The Federal Trade Commission is going after bloggers to compel them to disclose any value they receive from companies for endorsing their products, which of course has the blogosphere worked up into a fine lather. Seems a tad hypocritical since the primary value bloggers have to offer is information that, for whatever reason, formal media outlets, companies and government organizations have chosen not to disclose. Balking at transparency is hardly befitting. It doesn't affect me any. I don't take anything from anybody except the occasional unsolicited book I am sent by some author hoping I will endorse it on these pages. I may or may not read the book, I may or may not comment on it – good or bad – on Evolving Excellence, and I always give the book away to someone who might benefit from it when I am finished. I don't know exactly what the value of my reputation and integrity is, but it is more than the price of a book.
My purpose is not to talk about dubious blogging ethics, rather it is to give you my take on day to day business ethics, especially in manufacturing. I have spent a lot of time in places like China, Mexico and Brazil where significantly different ethical standards exist. I am struck, however, by the speed with which many American manufacturing managers jump on the pulpit to condemn the folks in such countries. Typically those managers are no more ethical – they just draw the line at a different place.
There is a continuum of kickbacks ranging from calendars, pens, donuts and free lunches at the low end, on up to fruit baskets, ball game and concert tickets and supplier paid dinners with spouses, to golf outings, and nicer Christmas gifts, and then to cash and that scale goes from a few bucks on up to go-to-jail money. Unless your company has a zero tolerance – not even a pen or a donut and everyone pays for their own meals 100% of the time - then your company is just as 'unethical' as the Mexican buyer or government official who expects a bottle of something good and a Christmas card with $50 or $100 every year. You just draw the line at a different level on the continuum, but you really have no claim to ethical superiority.

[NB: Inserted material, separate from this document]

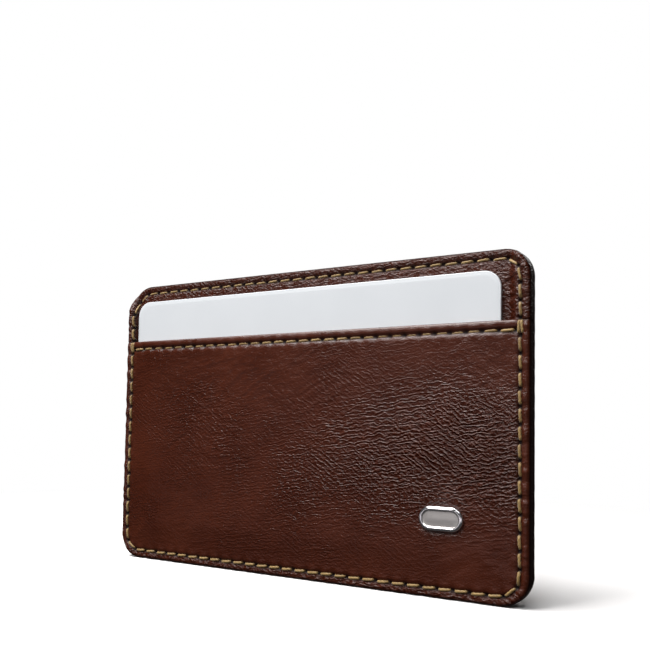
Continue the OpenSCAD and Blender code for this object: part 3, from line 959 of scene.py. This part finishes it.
def make_strips():
    floor = card_low[2] - 0.05
    beside = WIDTH / 2 - WELT_WIDTH + 0.1
    for name, side in (("left", -1), ("right", 1)):
        make_strip(name + "_welt_strip", name + "_welt", np.linspace(floor + 0.1, MOUTH - 0.2, 12),
                   side, beside, lambda z: SLOT_ROOF - 0.03)
        make_strip("upper_rim_" + name + "_strip", "upper_rim_" + name,
                   np.linspace(MOUTH + 0.4, SLOPE_START + 1.6, 10), side, beside + 0.3,
                   lambda z: FRONT - 1.0 - 0.6 * max(z - SLOPE_START, 0))
    make_strip("bottom_welt_strip", "bottom_welt", np.linspace(0.14, floor - 0.1, 12), 0, 0,
               lambda z: SLOT_ROOF - 0.03)


def make_inside():
    dress("core_board", board)
    dress("mouth_tape", tape_cloth)
    dress("pocket_lining", lining_cloth)
    dress("badge_backing", nickel_face)
    make_strips()


# ------------------------------------------------------------------ the stage

def make_floor():
    """A matt white floor that turns into plain white light further out, so it has no edge."""
    bpy.ops.mesh.primitive_plane_add(size=2)
    floor = bpy.context.object
    floor.name = "floor"
    material, tree, shader = new_material("floor_white")
    shader.inputs["Base Color"].default_value = (0.88, 0.88, 0.88, 1)
    shader.inputs["Roughness"].default_value = 0.9
    shader.inputs["Specular IOR Level"].default_value = 0.0
    coord = tree.nodes.new("ShaderNodeTexCoord")
    far = tree.nodes.new("ShaderNodeVectorMath")
    far.operation = "LENGTH"
    link(tree, coord.outputs["Object"], far.inputs[0])
    fade = add(tree, "ShaderNodeMapRange", From_Min=FLOOR_FADE[0], From_Max=FLOOR_FADE[1])
    fade.interpolation_type = "SMOOTHSTEP"
    link(tree, far.outputs["Value"], fade.inputs["Value"])
    white = add(tree, "ShaderNodeEmission", Color=(1, 1, 1, 1), Strength=1.0)
    blend = tree.nodes.new("ShaderNodeMixShader")
    link(tree, fade.outputs["Result"], blend.inputs["Fac"])
    link(tree, shader.outputs[0], blend.inputs[1])
    link(tree, white.outputs[0], blend.inputs[2])
    link(tree, blend.outputs[0], tree.nodes["Material Output"].inputs["Surface"])
    floor.data.materials.append(material)
    floor.visible_glossy = False
    floor.visible_diffuse = False


def make_backdrop():
    bpy.ops.mesh.primitive_uv_sphere_add(radius=1.2, segments=96, ring_count=48)
    backdrop = bpy.context.object
    backdrop.name = "backdrop"
    material, _, shader = new_material("backdrop_white")
    shader.inputs["Base Color"].default_value = (0, 0, 0, 1)
    shader.inputs["Specular IOR Level"].default_value = 0.0
    shader.inputs["Emission Color"].default_value = (1, 1, 1, 1)
    shader.inputs["Emission Strength"].default_value = 1.0
    backdrop.data.materials.append(material)
    backdrop.visible_glossy = False
    backdrop.visible_diffuse = False
    backdrop.visible_shadow = False
    backdrop.visible_transmission = False


def make_world():
    scene = bpy.context.scene
    world = bpy.data.worlds.new("studio")
    world.use_nodes = True
    world.node_tree.nodes["Background"].inputs["Color"].default_value = (1, 1, 1, 1)
    world.node_tree.nodes["Background"].inputs["Strength"].default_value = 0.05
    scene.world = world
    scene.view_settings.view_transform = "Standard"
    scene.view_settings.look = "None"


def area_light(name, location, target, size, power, colour=(1, 1, 1)):
    data = bpy.data.lights.new(name, "AREA")
    data.shape = "RECTANGLE"
    data.size, data.size_y = size
    data.energy = power
    data.color = colour
    light = bpy.data.objects.new(name, data)
    light.location = location
    light.rotation_euler = (Vector(target) - Vector(location)).to_track_quat("-Z", "Y").to_euler()
    bpy.context.scene.collection.objects.link(light)
    return light


def make_lights():
    middle = (0, 0, 0.03)
    area_light("softbox_top", (-0.13, -0.14, 0.48), middle, (0.32, 0.32), 4.5, (1.0, 0.98, 0.97))
    area_light("softbox_sheen", (-0.20, -0.42, 0.34), (0.02, 0, 0.035), (0.14, 0.10), 0.6, (1.0, 0.92, 0.90))
    area_light("softbox_fill", (0.16, -0.42, 0.42), middle, (0.3, 0.2), 1.35)
    area_light("softbox_back_left", (0.03, 0.50, 0.42), middle, (0.3, 0.3), 2.6)
    area_light("softbox_back_right", (-0.40, 0.40, 0.25), middle, (0.3, 0.3), 1.4)
    strip = area_light("strip_low", (0.0, -0.16, 0.004), (0, 0, 0.02), (0.3, 0.03), 0.028, (1.0, 0.93, 0.97))
    strip.visible_camera = False


def light_the_back():
    """The lights behind reach only the wallet and the card, so the floor keeps its soft shadow."""
    pieces = bpy.data.collections.new("lit_from_behind")
    for obj in bpy.context.scene.objects:
        if obj.type == "MESH" and obj.name not in ("floor", "backdrop"):
            pieces.objects.link(obj)
    for name in ("softbox_back_left", "softbox_back_right"):
        bpy.data.objects[name].light_linking.receiver_collection = pieces


def make_camera():
    scene = bpy.context.scene
    data = bpy.data.cameras.new("camera")
    data.sensor_width = 36
    data.lens = 42.66
    data.shift_y = 0.0939
    data.clip_start = 0.01
    camera = bpy.data.objects.new("camera", data)
    camera.location = (0.0838, -0.1297, 0.0295)
    camera.rotation_euler = tuple(math.radians(a) for a in (93.163, -0.964, 31.026))
    scene.collection.objects.link(camera)
    scene.camera = camera


make_camera()
make_floor()
make_backdrop()
make_world()
make_lights()
make_pocket()
make_inner()
make_back()
make_threads()
make_card()
make_badge()
make_inside()
light_the_back()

I am reminded of the very wealthy man who meets an attractive young lady at a cocktail party and asks if she would be willing to travel around the world with him on his yacht and allow him to shower her with designer clothing and jewelry. When she excitedly reacts in the affirmative, he pauses, then asks if she wouldtake $50 to go out to his limo in the parking lot to fool around in the back seat. When she is offended and asks if he takes her for a common prostitute, he answers, "Madam we have already established that. Now we are simply negotiating the price."
I guess the point I am trying to make – and how this relates to lean – is that anyone who thinks that their position, be it as a blogger, a buyer, a manager or an engineer, entitles them to anything more than a paycheck like everyone else in the company is not on board with the whole 'Respect for People' thing. The idea that a buyer works any harder, or is under any greater stress, or is more anything that makes him or her any more deserving of free donuts than the folks working on the line out in the plant is just plain wrong. If anything the opposite is true.
Of course getting to a zero tolerance will be more difficult in those third world countries, and in many of them getting past the idea that whoever holds the title of 'Managing Director' is some sort of tin god might be impossible. But as the adage goes, let he is who is without sin cast the first stone. I believe an honest assessment of ethical policies would be helpful for any company before it starts out on the lean journey. The rationalizations for anything other than zero tolerance might open a few eyes concerning company culture.